Les tunisiens portés en triomphe, les égyptiens très applaudis

Ce FSM en terre africaine de l'avis de ceux qui sont dans cette dynamique depuis son origine a été dominé de bout en bout par les révolutions populaires arabes. Lors de la formidable marche inaugurale à travers les rues la délégation tunisienne était l'une des plus photographiées et les Sénégalais comme les autres Africains se réjouissaient et allaient jusqu'à porter en triomphe des Tunisiens ravis, partagés entre incrédulité et exultation. Dans une très joyeuse cacophonie la marche des altermondialistes, forte de 70 000 personnes, a été un défilé festif où se côtoyaient les représentants de toutes les causes sociales, écologiques, et d'émancipation politique. Mais à l'applaudimètre, c'est bien la petite délégation égyptienne qui remportait déjà la palme.
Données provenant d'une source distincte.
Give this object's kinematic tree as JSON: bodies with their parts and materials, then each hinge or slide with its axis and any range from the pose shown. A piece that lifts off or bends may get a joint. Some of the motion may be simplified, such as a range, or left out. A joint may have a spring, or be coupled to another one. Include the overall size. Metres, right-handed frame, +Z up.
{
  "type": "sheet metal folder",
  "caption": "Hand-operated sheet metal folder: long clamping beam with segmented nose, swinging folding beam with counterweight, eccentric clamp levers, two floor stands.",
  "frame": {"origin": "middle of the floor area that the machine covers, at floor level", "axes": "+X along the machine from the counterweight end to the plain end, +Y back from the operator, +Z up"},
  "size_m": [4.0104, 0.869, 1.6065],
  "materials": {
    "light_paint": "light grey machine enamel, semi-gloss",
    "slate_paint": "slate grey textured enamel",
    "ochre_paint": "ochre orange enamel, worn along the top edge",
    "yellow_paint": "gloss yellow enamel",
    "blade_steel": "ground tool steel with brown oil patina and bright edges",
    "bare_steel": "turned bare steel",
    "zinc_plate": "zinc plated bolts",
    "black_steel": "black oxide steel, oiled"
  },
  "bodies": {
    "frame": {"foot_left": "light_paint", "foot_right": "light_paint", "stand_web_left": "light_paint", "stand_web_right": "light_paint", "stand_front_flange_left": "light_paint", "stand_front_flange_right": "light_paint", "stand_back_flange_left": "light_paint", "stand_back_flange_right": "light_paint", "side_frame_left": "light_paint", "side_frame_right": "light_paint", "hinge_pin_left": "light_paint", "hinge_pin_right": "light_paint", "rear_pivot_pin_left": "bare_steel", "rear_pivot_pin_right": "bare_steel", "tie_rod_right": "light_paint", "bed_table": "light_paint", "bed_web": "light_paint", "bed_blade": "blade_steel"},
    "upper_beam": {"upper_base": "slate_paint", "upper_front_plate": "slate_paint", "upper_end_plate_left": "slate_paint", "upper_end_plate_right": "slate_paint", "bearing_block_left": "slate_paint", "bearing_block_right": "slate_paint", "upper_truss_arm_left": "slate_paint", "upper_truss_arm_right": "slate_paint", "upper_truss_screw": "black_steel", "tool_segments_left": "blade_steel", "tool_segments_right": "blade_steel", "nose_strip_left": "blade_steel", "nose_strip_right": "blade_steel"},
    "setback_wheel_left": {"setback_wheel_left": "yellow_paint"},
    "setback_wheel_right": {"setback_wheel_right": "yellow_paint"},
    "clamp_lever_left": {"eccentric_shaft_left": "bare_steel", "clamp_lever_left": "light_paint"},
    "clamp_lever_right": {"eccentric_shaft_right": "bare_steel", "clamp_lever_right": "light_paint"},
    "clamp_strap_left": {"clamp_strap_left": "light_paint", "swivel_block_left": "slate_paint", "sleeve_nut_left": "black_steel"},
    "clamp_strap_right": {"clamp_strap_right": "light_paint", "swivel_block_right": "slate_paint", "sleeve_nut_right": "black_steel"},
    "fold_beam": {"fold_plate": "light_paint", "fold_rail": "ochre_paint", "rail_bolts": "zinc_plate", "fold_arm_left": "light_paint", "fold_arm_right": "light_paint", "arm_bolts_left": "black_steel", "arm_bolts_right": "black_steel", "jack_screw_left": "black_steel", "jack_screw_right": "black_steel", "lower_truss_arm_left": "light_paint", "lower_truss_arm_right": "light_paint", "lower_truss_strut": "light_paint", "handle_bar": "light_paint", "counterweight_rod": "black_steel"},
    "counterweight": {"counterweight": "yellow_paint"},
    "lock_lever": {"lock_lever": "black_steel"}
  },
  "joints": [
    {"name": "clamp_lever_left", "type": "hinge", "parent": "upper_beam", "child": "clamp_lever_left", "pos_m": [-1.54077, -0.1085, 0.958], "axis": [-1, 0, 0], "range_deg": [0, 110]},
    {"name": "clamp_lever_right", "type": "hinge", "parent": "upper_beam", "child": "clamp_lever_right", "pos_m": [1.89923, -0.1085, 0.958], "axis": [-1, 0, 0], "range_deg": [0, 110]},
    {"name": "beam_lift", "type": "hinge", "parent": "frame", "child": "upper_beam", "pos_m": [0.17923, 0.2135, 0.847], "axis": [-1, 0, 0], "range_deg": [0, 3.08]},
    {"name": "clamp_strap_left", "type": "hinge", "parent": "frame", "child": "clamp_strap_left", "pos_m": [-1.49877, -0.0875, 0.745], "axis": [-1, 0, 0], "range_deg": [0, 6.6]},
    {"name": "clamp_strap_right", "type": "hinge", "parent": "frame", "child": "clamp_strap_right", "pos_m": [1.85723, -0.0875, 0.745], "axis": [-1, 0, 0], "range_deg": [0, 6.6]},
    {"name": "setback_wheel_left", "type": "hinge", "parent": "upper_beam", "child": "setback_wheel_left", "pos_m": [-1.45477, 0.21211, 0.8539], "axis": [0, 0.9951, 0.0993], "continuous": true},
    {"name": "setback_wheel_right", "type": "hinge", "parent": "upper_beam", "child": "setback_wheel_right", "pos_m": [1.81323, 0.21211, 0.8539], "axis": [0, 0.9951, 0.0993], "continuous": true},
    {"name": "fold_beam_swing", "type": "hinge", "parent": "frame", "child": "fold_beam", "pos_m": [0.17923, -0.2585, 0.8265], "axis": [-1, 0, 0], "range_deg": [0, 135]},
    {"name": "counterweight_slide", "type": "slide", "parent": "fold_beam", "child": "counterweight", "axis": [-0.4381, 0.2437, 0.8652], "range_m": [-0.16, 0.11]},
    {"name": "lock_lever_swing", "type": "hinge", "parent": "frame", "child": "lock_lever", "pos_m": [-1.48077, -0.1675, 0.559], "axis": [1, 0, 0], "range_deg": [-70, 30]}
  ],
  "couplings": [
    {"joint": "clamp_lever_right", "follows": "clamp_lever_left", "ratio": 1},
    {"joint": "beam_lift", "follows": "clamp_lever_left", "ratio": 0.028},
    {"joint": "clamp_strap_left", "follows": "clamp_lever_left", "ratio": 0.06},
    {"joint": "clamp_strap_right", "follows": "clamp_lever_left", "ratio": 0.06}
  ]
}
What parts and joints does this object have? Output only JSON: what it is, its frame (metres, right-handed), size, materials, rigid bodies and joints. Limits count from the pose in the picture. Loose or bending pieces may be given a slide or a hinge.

Que dire alors de l'énorme clameur qui a secoué l'université Anta Diop quand, durant la cérémonie de clôture, l'animateur annonça le départ de Hosni Moubarak ? Ouvert par la Tunisie révolutionnaire, le FSM s'est clos sur une fête réunissant des gens de tous âges, d'horizons divers et de sensibilités politiques très différentes mais toutes unies dans la célébration de l'héroïque victoire du peuple égyptien. Selon Samir Amin, «La 11ème édition du FSM démontre qu'un autre monde est possible et qu'il est même en construction dans des endroits où on ne l'attendait guère.» De très nombreux documents sont attendus dans les jours qui viennent, notamment sur la question de l'eau qui inquiète au plus haut point les associations africaines.